A report by CORE [Cumbrians Opposed to a Radioactive Environment] , including as yet unpublished BNFL documents on Sellafield’s radioactive discharges, reveals that overseas customers with reprocesing contracts for THORP have been misled by BNFL into believing that their spent fuel contracts will be completed by March 2005.
THORP’s Baseload contracts amounting to 7000 tonnes of overseas and domestic spent fuel were originally scheduled for completion in March 2004 – the end of the plant’s first 10 years of operation. Already angered by BNFL’s inability to operate THORP properly, overseas customers have been told by BNFL in recent negotiations that their contracts will be completed one year late, by March 2005 and that additional costs will be imposed on them for THORP’s ‘11th’ Baseload year.
Concluding that completion of the contracts by March 2005 is unachievable, CORE’s report highlights a number of factors currently ranged against THORP which could see the Baseload drag on for up to 10 further years, imposing significant extra costs on overseas customers who are already considering taking legal action against BNFL for breaching the terms of the contracts.
CORE spokesman Martin Forwood today said
“ Customers have been conned by BNFL over the March 2005 date. BNFL has known for several years that amongst other restrictions, increasing problems with discharges and Sellafield’s vitrification programme will set the Baseload way back, possibly up to 2015. The prospect of paying through the nose for THORP’s continuing failure, through no fault of their own, could well be the last straw for overseas customers “.

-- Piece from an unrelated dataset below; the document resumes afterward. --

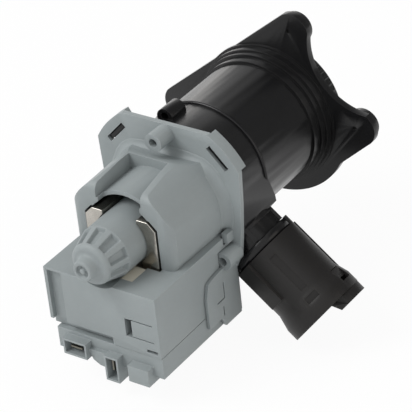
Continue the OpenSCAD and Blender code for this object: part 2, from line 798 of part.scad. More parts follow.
// One vane, lower at its tip than at the hub
module vane() {
    along_x(-0.8, 0.8) {
        polygon([[y_vane, hub_r - 1], [y_vane + vane_h - 4.6, hub_r - 1], [y_vane + vane_h, hub_r + 6],
            [y_vane + vane_h - 2, impeller_r], [y_vane, impeller_r]]);
    }
}

// Filter insert
collar_r = mouth_r - gap;
knob_t = 5;
plug_r = bore_r - ramp_h - 0.7;
seal_r = 1.2;
tongue_r = plug_r - 3;
module filter_knob() {
    cup_r = knob_r - 9;
    color([0.16, 0.16, 0.17]) {
        difference() {
            union() {
                bar(knob_r - 0.8, gap, knob_t);
                for (i = [0 : knob_ribs - 1]) rotate([0, i * 360 / knob_ribs, 0]) {
                    translate([0, 0, knob_r - 1]) bar(1, gap, knob_t - 0.4);
                }
                bar(collar_r, -mouth_l + gap, gap + 0.1);
                bar(plug_r, lug_y - lug_t, -mouth_l + gap + 0.1);
            }
            bar(cup_r - 6, lug_y - lug_t + 2.5, knob_t + 1);
            taper(cup_r - 6, cup_r, knob_t - 6, knob_t + 0.01);
            pipe(collar_r - 2 * seal_r + 0.3, collar_r + 1, -3 - seal_r, -3 + seal_r);
            pipe(tongue_r - 1, tongue_r + 1, lug_y - lug_t - 1, lug_y - lug_t + 1.2);
        }
        grip();
        for (a = [0, 180]) rotate([0, a, 0]) filter_lug();
    }
}

// Grip bar across the knob's cup
module grip() {
    half = knob_r - 15;
    difference() {
        along_x(-3.2, 3.2) polygon([[lug_y - lug_t + 2, -half], [knob_t - 5, -half], [knob_t + 8, -half + 6],
            [knob_t + 8, half - 6], [knob_t - 5, half], [lug_y - lug_t + 2, half]]);
        for (s = [-1, 1]) translate([s * 7.4, knob_t + 3, -half - 1]) cylinder(r = 5.6, h = 2 * half + 2);
    }
}
module filter_lug() {
    along_y(lug_y - lug_t, lug_y) sector(plug_r - 1, bore_r - 0.4, 90 - lug_arc / 2 + 1, 90 + lug_arc / 2 - 1);
}

module filter_seal() {
    color([0.1, 0.1, 0.1]) o_ring(collar_r - seal_r + 0.35, seal_r - 0.1, -3);
}

// Strainer: rings and bars with a closed far end
strain_y = y_rim + chamber_l + 2.5 + 3;
module filter_strainer() {
    r = plug_r - 2.2;
    top = lug_y - lug_t;
    color([0.7, 0.7, 0.68]) {
        pipe(r - 2.4, r + 1.6, top - 3, top);
        pipe(tongue_r - 1 + gap, tongue_r + 1 - gap, top - 0.1, top + 1);
        for (y = [top - 12, strain_y]) pipe(r - 2.4, r + 0.6, y, y + 2);
        for (i = [0 : bars - 1]) rotate([0, (i + 0.5) * 360 / bars, 0]) {
            translate([0, 0, r - 1]) bar(1.4, strain_y + 0.1, top - 0.1);
        }
    }
}

// Hose coupling
shell_bore = shell_r - shell_wall;
ear_a = [-47, 135];
window_a = [-17, 163];
window_w = 3.9;
module coupling_shell() {
    color([0.15, 0.15, 0.16]) outlet() difference() {
        union() {
            rotate_extrude() polygon([[shell_bore, shell_start], [shell_r, shell_start], [shell_r, shell_end - 13.6],
                [flare_r, shell_end - 6], [flare_r, shell_end], [shell_bore + 0.4, shell_end], [shell_bore, shell_end - 2]]);
            for (a = ear_a) rotate([0, 0, 180 + a]) ear();
            // Flat strips along the sides: angle, height and length
            for (f = [[96, 0.7, 22.4], [-84, 1.6, 31]]) rotate([0, 0, 180 + f[0]]) {
                block([shell_r - 1, -5.2, shell_start], [shell_r + f[1], 5.2, shell_start + f[2]]);
            }
        }
        translate([0, 0, shell_start - 6]) cylinder(r = shell_bore, h = shell_end - shell_start + 8);
        for (a = window_a) rotate([0, 0, 180 + a]) window();
        // Shallow grooves between the shell's ribs
        for (a = [44, 224]) rotate([0, 0, 180 + a]) {
            block([shell_r - 0.7, -2, shell_start + 5], [shell_r + 5, 2, shell_start + 26]);
        }
        for (a = [45, 225]) rotate([0, 0, 180 + a]) {
            block([shell_r + 0.2, -3.4, shell_end - 11], [shell_r + 5, 3.4, shell_end - 7.6]);
        }
    }
}
module ear() {
    ear_w = 4.4;
    difference() {
        intersection() {
            block([shell_bore - 2, -ear_w, shell_start - 4.7], [shell_r, ear_w, shell_start + 0.5]);
            translate([0, 0, shell_start - 6]) cylinder(r = shell_r, h = 8);
        }
        translate([0, 0, shell_start - 2.4]) rotate([0, 90, 0]) cylinder(r = 1, h = big);
    }
}
module window() {
    block([shell_bore - 3, -window_w, shell_end - 11.8], [flare_r + 1, window_w, shell_end - 4.3]);
}

// Insert: a sleeve in the mouth with a catch in each window and a release lip
module coupling_insert() {
    sleeve_r = shell_bore - seam;
    lip_out = 4.8;
    color([0.12, 0.12, 0.13]) outlet() difference() {
        union() {
            translate([0, 0, neck_l + 1]) cylinder(r = sleeve_r, h = shell_end - neck_l - 1.2);
            for (a = window_a) rotate([0, 0, 180 + a]) {
                block([hose_r + 1, gap - window_w, shell_end - 11.5], [shell_r + 0.4, window_w - gap, shell_end - 6.4]);
            }
            rotate([0, 0, 180 - 8]) intersection() {
                block([hose_r - 2, -10, shell_end - 4], [flare_r + 1, 10, shell_end + lip_out]);
                union() {
                    translate([0, 0, shell_end + seam]) cylinder(r = flare_r, h = lip_out);
                    translate([0, 0, shell_end - 5]) cylinder(r = sleeve_r - 0.4, h = 8);
                }
            }
        }
        translate([0, 0, neck_l]) cylinder(r = hose_r, h = shell_end);
    }
}
module coupling_seal() {
    color([0.1, 0.1, 0.1]) outlet() translate([0, 0, seal_s]) rotate_extrude() {
        translate([neck_r - 1 + seal_t, 0]) circle(r = seal_t, $fn = 32);
    }
}

pump_housing();
motor_housing();
coil_cover();
terminal_base();
terminal_flat();
terminal_upright();
stator_core();
bobbin();
coil_left();
coil_right();
rotor_magnet();
rotor_shaft();
drive_dog();
thrust_washers();
front_bearing();
front_bearing_rubber();
rear_bearing();
rear_bearing_rubber();
bearing_carrier();
carrier_seal();
impeller();
chamber_seal();
filter_knob();
filter_strainer();
filter_seal();
coupling_shell();
coupling_insert();
coupling_seal();
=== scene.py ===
# %% [markdown]
# # Dressing a washer drain pump
#
# The solids of the pump come from CAD, already assembled and jointed. This lesson gives them the look
# of the real thing: soft-edged injection mouldings in grey and black, a sheet steel core, a cream coil
# former, copper windings and brass contacts, on a white studio sweep.

import json
import math

import bmesh
import bpy
import numpy as np
from mathutils import Matrix, Vector


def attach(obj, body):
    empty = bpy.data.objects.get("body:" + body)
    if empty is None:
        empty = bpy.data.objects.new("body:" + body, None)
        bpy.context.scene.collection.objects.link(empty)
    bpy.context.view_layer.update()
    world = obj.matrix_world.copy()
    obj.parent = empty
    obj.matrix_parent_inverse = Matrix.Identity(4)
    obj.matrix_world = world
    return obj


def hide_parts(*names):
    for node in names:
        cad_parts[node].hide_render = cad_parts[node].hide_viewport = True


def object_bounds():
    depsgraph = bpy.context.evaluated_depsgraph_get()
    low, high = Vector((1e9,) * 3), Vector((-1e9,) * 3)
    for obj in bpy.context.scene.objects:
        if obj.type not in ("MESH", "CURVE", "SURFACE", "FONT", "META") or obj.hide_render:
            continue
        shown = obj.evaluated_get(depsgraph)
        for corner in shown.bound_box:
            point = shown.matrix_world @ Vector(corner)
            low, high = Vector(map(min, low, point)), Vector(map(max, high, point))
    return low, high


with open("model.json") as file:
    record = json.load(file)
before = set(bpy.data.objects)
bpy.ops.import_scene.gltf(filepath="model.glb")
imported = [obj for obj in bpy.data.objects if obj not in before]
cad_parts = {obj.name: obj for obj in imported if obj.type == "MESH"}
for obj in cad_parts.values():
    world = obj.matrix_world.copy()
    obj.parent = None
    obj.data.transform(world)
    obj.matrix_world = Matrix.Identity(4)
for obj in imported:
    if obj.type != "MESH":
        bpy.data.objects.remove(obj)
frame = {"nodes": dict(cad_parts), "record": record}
nodes = frame["nodes"]
cad_low, cad_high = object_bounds()
MM = 0.001
size = [round((b - a) / MM, 1) for a, b in zip(cad_low, cad_high)]
print(len(nodes), "nodes, size in mm", size)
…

CORE’s report points out that to complete the Baseload by March 2005, THORP must reprocess annually at least 955 tonnes without any further stoppages, a rate never before achieved. The more realistic figure of 700 tonnes, confirmed by BNFL as the likely target for the curent year and delaying Baseload completion to late 2006, is iteslf under threat by other limiting factors.
– A leaked BNFL Discharge Review identifies a number of aerial discharges projected to reach or breach existing discharge limits and subsequently restrict operations in THORP and the Waste Vitrification Plant (WVP).
– Published reports by the Nuclear Installations Inspectorate (NII) and the requirement imposed by them recently on BNFL to reduce high level waste stocks, reveals a serious under-capacity at Sellafield to vitrify the wastes from BNFL’s intended programme of reprocessing over 1000 tonnes of Magnox fuel and 955 tonnes of Oxide fuel over the next few years.
– The impending reprocessing in THORP of increased amounts of overseas customers’ higher burn-up and shorter cooled fuel, purposely scheduled for the back end of THORP’s Baseload because of the extra demands they place on the plant, will compound the discharge and vitrification problems.
CORE’s spokesman added:
“ Based on BNFL and NII data, our figures show clearly that BNFL has painted itself into a corner and can’t meet both Magnox and Oxide reprocessing programmes in the same year. Something has to be sacrificed somewhere and, as NII has pointed out previously, it will be THORP’s programme which will suffer – and could be reduced to around just 170 tonnes each year. If the true extent of the problems now facing THORP had not been concealed from them, overseas customers would know that completing their contracts by March 2005 is just so much pie in the sky”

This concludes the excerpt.